AIM:
Below are records; reproduce exactly the lines from the one that has "20, gap_first=GAP), PLUMAGE)" through the one that has "if empty is", ends included, and nothing more.

BEGIN DATA LISTING

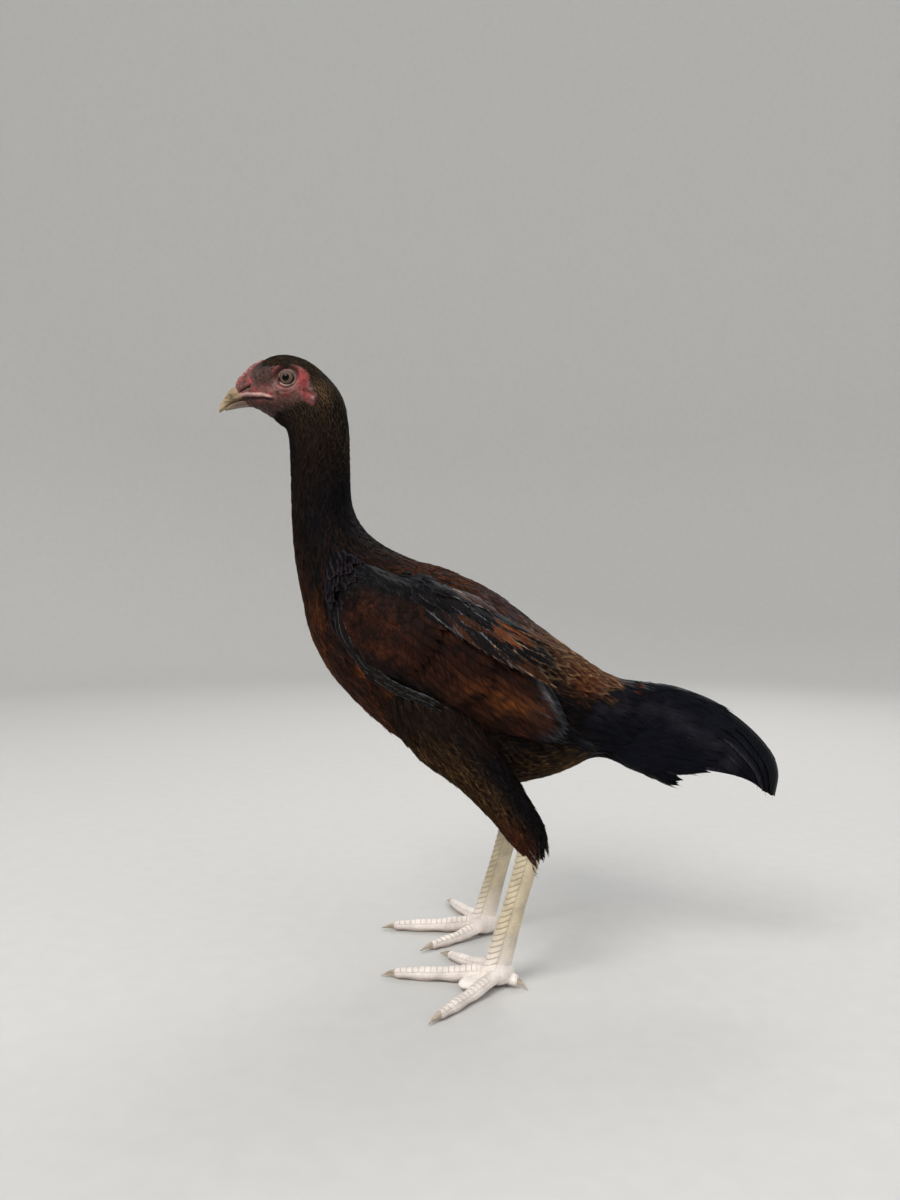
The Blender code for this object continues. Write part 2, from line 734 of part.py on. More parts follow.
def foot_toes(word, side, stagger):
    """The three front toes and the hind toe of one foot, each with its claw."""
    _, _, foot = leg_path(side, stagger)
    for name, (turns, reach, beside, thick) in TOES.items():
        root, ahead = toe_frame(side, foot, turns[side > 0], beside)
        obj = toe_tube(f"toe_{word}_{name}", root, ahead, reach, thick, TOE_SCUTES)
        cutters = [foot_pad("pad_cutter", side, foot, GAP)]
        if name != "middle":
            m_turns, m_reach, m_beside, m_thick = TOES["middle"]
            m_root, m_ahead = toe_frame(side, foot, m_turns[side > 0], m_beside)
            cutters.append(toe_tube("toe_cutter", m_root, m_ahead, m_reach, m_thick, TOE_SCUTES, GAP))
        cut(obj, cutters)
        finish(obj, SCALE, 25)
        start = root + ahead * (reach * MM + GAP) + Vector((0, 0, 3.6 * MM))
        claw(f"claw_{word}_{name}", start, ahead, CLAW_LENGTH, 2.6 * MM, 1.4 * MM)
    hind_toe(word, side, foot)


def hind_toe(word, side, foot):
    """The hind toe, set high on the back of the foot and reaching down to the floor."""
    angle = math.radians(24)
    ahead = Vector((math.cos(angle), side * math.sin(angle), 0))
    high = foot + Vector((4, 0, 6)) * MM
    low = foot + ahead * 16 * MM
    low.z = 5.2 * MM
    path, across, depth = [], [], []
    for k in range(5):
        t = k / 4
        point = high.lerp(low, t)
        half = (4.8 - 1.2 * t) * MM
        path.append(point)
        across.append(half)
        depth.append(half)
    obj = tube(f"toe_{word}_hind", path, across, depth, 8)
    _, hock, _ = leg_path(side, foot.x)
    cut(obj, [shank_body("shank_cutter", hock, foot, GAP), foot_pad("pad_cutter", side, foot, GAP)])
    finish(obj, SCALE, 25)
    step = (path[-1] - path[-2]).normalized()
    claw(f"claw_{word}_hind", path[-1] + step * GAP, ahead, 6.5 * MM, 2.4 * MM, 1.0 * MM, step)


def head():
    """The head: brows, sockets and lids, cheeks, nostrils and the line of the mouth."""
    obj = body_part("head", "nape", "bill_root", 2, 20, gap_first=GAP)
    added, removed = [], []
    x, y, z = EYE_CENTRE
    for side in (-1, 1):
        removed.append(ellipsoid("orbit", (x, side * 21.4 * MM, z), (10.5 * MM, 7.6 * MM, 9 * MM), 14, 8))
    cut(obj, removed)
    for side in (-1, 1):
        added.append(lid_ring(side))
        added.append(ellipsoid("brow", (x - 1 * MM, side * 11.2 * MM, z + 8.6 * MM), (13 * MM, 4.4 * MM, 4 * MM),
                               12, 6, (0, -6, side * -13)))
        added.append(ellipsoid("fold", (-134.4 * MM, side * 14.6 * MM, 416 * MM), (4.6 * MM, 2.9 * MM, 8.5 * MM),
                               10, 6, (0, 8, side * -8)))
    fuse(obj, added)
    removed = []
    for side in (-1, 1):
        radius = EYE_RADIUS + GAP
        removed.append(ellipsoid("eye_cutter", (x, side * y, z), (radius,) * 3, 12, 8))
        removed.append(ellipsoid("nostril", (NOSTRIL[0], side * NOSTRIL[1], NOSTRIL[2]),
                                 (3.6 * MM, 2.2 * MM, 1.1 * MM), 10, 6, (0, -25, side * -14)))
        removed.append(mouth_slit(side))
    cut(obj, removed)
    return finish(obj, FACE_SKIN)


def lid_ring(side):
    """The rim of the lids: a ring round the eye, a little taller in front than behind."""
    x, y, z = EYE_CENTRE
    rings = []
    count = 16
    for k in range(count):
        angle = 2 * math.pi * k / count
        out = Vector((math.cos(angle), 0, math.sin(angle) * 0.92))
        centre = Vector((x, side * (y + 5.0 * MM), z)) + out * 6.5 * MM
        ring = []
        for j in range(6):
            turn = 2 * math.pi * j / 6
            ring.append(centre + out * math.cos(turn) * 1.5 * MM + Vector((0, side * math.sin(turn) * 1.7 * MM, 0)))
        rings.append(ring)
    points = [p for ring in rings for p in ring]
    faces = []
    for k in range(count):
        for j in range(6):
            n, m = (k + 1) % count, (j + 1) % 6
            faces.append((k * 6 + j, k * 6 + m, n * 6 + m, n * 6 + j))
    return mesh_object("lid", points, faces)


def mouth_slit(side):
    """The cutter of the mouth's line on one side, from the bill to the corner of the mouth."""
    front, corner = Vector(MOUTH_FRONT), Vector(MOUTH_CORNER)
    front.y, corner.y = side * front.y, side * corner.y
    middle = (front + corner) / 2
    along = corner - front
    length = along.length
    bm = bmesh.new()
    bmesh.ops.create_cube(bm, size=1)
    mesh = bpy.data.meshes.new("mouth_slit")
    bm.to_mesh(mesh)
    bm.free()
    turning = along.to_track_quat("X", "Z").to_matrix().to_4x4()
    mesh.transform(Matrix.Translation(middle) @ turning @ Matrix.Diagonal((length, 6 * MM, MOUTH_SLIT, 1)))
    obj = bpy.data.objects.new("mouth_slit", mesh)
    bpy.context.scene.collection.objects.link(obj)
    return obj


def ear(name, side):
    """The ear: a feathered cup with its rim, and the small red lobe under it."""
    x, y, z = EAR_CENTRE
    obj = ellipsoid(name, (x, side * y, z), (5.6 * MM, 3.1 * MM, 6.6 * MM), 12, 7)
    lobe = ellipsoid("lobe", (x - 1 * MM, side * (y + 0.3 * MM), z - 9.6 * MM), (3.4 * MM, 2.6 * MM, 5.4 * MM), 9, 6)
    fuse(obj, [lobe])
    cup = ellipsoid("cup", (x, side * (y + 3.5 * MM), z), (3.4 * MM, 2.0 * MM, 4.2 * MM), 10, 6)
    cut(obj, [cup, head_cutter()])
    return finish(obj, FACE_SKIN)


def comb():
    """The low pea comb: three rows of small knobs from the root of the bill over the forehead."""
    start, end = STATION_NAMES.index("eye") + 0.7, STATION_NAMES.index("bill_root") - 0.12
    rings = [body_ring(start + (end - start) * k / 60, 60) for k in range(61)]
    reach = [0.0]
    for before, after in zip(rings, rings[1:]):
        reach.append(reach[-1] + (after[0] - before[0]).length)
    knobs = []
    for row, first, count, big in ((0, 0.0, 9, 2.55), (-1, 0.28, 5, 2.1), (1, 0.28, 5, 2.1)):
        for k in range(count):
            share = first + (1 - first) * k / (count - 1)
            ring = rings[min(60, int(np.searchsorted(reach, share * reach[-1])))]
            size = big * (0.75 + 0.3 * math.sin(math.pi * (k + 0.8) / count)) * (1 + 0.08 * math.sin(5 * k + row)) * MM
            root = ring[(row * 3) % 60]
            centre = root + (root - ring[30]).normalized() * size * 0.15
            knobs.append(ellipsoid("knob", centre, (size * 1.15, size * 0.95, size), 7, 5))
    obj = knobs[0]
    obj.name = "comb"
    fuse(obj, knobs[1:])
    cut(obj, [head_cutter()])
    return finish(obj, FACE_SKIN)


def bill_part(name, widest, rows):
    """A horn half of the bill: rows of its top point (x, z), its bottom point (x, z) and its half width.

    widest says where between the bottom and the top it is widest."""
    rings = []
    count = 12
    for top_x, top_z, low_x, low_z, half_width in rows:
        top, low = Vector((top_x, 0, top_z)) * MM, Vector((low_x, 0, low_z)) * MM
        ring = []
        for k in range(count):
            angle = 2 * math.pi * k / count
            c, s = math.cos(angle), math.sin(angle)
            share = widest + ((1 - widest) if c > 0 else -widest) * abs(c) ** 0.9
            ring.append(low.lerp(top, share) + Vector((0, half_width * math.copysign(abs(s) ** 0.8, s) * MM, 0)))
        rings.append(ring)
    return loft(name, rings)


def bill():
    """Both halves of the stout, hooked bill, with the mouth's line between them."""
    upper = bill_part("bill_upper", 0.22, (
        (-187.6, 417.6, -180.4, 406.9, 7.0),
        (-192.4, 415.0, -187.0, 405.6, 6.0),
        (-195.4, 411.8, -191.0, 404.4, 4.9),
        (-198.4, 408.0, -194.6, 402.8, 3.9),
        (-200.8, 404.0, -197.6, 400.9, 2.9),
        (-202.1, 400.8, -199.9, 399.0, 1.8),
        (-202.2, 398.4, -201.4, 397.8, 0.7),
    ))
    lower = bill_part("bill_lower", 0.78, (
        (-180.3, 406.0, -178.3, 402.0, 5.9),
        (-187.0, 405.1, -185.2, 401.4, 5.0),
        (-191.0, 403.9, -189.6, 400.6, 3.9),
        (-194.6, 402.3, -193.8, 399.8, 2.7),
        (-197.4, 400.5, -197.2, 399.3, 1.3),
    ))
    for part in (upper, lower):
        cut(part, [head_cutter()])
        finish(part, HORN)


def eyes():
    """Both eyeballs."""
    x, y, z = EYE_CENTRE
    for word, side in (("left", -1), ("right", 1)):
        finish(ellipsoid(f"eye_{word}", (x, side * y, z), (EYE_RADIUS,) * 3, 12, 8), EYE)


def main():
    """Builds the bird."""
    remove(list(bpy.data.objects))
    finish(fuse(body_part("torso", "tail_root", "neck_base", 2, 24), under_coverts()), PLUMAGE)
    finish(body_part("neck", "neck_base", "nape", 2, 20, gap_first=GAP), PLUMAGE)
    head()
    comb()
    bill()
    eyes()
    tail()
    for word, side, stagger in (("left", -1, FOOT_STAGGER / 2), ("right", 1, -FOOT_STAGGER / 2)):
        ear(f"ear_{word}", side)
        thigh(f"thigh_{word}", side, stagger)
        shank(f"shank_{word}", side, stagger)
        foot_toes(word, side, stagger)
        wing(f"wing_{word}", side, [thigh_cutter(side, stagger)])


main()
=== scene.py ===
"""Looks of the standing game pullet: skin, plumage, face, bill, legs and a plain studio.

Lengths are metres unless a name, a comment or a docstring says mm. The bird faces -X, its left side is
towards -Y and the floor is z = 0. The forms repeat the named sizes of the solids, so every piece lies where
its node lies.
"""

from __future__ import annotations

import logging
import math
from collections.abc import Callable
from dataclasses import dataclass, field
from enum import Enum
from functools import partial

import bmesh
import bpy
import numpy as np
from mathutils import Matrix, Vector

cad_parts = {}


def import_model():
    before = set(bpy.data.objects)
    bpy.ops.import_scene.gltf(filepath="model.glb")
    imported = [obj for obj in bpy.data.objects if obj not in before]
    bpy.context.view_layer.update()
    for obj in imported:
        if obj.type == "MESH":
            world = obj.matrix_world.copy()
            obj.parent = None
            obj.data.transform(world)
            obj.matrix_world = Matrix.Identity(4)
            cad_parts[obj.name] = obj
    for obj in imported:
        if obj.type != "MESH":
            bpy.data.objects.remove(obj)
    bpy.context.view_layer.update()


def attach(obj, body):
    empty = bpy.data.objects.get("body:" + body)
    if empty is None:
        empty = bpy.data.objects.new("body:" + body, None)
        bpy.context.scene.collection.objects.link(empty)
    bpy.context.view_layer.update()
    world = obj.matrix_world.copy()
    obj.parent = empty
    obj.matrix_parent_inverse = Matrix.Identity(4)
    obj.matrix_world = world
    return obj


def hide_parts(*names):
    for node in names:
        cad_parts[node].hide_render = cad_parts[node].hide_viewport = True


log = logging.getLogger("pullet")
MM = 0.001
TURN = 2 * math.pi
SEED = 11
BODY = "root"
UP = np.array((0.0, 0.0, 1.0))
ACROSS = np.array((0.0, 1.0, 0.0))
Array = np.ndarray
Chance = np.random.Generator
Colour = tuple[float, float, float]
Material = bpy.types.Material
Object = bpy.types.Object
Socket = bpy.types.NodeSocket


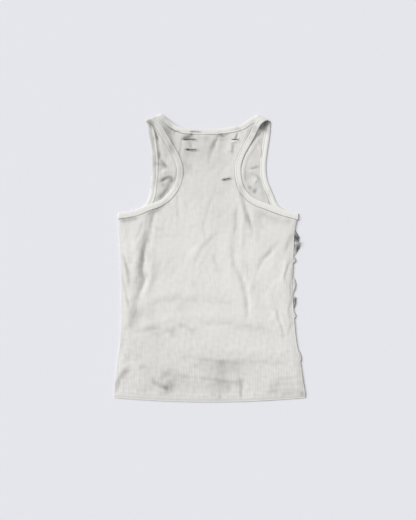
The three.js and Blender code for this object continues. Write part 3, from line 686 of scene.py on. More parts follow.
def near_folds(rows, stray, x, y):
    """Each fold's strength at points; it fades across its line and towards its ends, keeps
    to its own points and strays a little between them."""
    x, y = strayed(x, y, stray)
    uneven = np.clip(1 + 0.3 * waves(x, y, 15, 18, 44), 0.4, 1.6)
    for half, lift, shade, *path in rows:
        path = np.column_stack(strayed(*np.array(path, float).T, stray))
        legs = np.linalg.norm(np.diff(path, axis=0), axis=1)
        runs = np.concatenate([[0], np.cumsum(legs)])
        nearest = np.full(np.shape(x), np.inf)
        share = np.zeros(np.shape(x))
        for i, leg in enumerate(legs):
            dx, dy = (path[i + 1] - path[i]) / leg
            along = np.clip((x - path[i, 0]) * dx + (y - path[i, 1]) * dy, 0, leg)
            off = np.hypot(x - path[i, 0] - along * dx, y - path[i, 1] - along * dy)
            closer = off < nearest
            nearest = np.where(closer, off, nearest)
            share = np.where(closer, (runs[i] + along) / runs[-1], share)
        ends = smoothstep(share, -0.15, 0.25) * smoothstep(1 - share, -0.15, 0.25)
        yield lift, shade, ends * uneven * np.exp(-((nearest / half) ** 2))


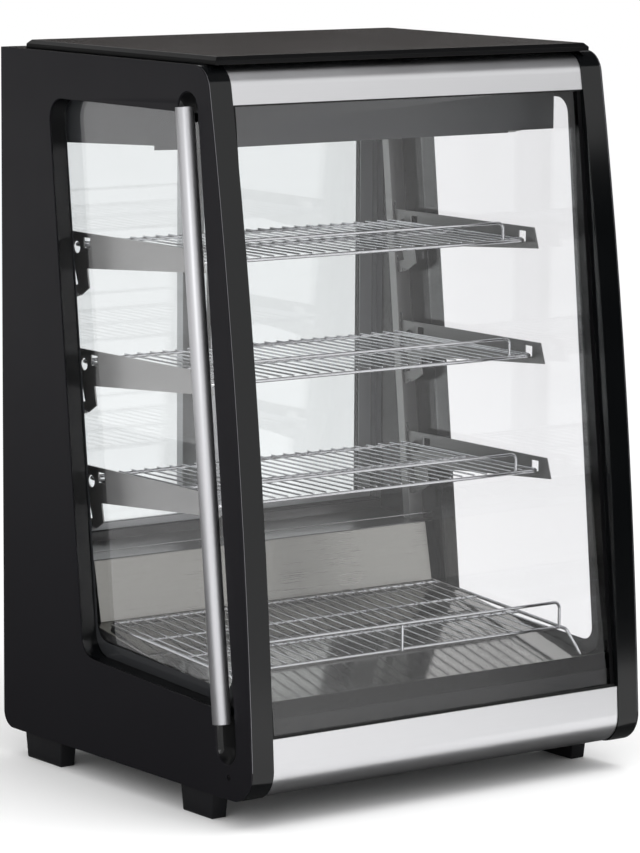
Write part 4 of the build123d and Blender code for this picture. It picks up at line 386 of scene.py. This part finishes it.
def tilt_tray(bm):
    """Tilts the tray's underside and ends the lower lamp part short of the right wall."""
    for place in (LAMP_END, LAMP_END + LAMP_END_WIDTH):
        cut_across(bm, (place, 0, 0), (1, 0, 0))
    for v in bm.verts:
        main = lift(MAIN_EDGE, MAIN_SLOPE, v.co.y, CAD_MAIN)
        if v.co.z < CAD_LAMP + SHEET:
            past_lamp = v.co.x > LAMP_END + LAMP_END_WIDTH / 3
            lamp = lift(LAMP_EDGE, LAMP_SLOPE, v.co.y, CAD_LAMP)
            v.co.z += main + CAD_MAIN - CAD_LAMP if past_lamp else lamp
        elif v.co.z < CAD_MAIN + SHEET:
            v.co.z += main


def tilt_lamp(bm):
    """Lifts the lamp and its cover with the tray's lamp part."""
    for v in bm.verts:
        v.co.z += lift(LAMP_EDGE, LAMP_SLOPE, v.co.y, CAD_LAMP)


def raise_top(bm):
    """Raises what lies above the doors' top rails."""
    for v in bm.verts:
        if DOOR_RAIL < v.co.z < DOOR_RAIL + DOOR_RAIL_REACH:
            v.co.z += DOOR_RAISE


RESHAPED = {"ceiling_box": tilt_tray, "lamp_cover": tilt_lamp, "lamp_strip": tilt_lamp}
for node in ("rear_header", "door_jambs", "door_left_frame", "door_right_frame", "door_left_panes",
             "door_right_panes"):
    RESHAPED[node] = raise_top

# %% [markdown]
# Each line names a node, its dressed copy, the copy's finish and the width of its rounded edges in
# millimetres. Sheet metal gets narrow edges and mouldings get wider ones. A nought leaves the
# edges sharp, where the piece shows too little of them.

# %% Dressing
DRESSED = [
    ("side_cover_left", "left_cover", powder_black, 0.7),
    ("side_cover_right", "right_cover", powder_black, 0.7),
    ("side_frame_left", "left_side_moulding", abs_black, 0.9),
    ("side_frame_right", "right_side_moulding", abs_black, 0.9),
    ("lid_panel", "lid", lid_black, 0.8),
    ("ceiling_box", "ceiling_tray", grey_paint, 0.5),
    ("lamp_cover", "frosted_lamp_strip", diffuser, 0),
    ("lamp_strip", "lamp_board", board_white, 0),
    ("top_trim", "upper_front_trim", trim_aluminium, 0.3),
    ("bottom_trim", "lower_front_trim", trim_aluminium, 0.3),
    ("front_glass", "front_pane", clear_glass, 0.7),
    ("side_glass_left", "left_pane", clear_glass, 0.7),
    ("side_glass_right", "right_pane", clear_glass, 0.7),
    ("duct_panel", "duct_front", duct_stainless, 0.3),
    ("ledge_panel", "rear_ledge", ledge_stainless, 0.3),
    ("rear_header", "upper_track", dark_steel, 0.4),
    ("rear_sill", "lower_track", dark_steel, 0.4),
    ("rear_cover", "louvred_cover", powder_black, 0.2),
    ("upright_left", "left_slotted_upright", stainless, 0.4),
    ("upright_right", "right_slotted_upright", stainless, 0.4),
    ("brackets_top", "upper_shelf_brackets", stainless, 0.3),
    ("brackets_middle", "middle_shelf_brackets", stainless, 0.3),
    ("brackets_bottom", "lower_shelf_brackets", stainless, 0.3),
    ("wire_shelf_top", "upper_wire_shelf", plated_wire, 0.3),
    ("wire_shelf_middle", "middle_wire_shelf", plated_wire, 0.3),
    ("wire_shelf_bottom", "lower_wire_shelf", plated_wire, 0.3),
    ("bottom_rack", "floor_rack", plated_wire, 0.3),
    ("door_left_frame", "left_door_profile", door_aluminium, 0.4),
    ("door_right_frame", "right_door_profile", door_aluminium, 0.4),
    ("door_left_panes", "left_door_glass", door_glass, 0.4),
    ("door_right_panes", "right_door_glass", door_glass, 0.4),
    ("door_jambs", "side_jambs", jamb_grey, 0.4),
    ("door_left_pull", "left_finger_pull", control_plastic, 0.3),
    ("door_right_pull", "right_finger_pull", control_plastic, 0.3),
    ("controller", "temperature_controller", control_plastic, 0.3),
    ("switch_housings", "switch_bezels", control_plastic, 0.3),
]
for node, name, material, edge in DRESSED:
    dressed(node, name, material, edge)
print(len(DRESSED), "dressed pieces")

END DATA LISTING

TASK OUTPUT:
    finish(body_part("neck", "neck_base", "nape", 2, 20, gap_first=GAP), PLUMAGE)
    head()
    comb()
    bill()
    eyes()
    tail()
    for word, side, stagger in (("left", -1, FOOT_STAGGER / 2), ("right", 1, -FOOT_STAGGER / 2)):
        ear(f"ear_{word}", side)
        thigh(f"thigh_{word}", side, stagger)
        shank(f"shank_{word}", side, stagger)
        foot_toes(word, side, stagger)
        wing(f"wing_{word}", side, [thigh_cutter(side, stagger)])


main()
=== scene.py ===
"""Looks of the standing game pullet: skin, plumage, face, bill, legs and a plain studio.

Lengths are metres unless a name, a comment or a docstring says mm. The bird faces -X, its left side is
towards -Y and the floor is z = 0. The forms repeat the named sizes of the solids, so every piece lies where
its node lies.
"""

from __future__ import annotations

import logging
import math
from collections.abc import Callable
from dataclasses import dataclass, field
from enum import Enum
from functools import partial

import bmesh
import bpy
import numpy as np
from mathutils import Matrix, Vector

cad_parts = {}


def import_model():
    before = set(bpy.data.objects)
    bpy.ops.import_scene.gltf(filepath="model.glb")
    imported = [obj for obj in bpy.data.objects if obj not in before]
    bpy.context.view_layer.update()
    for obj in imported:
        if obj.type == "MESH":
            world = obj.matrix_world.copy()
            obj.parent = None
            obj.data.transform(world)
            obj.matrix_world = Matrix.Identity(4)
            cad_parts[obj.name] = obj
    for obj in imported:
        if obj.type != "MESH":
            bpy.data.objects.remove(obj)
    bpy.context.view_layer.update()


def attach(obj, body):
    empty = bpy.data.objects.get("body:" + body)
    if empty is None:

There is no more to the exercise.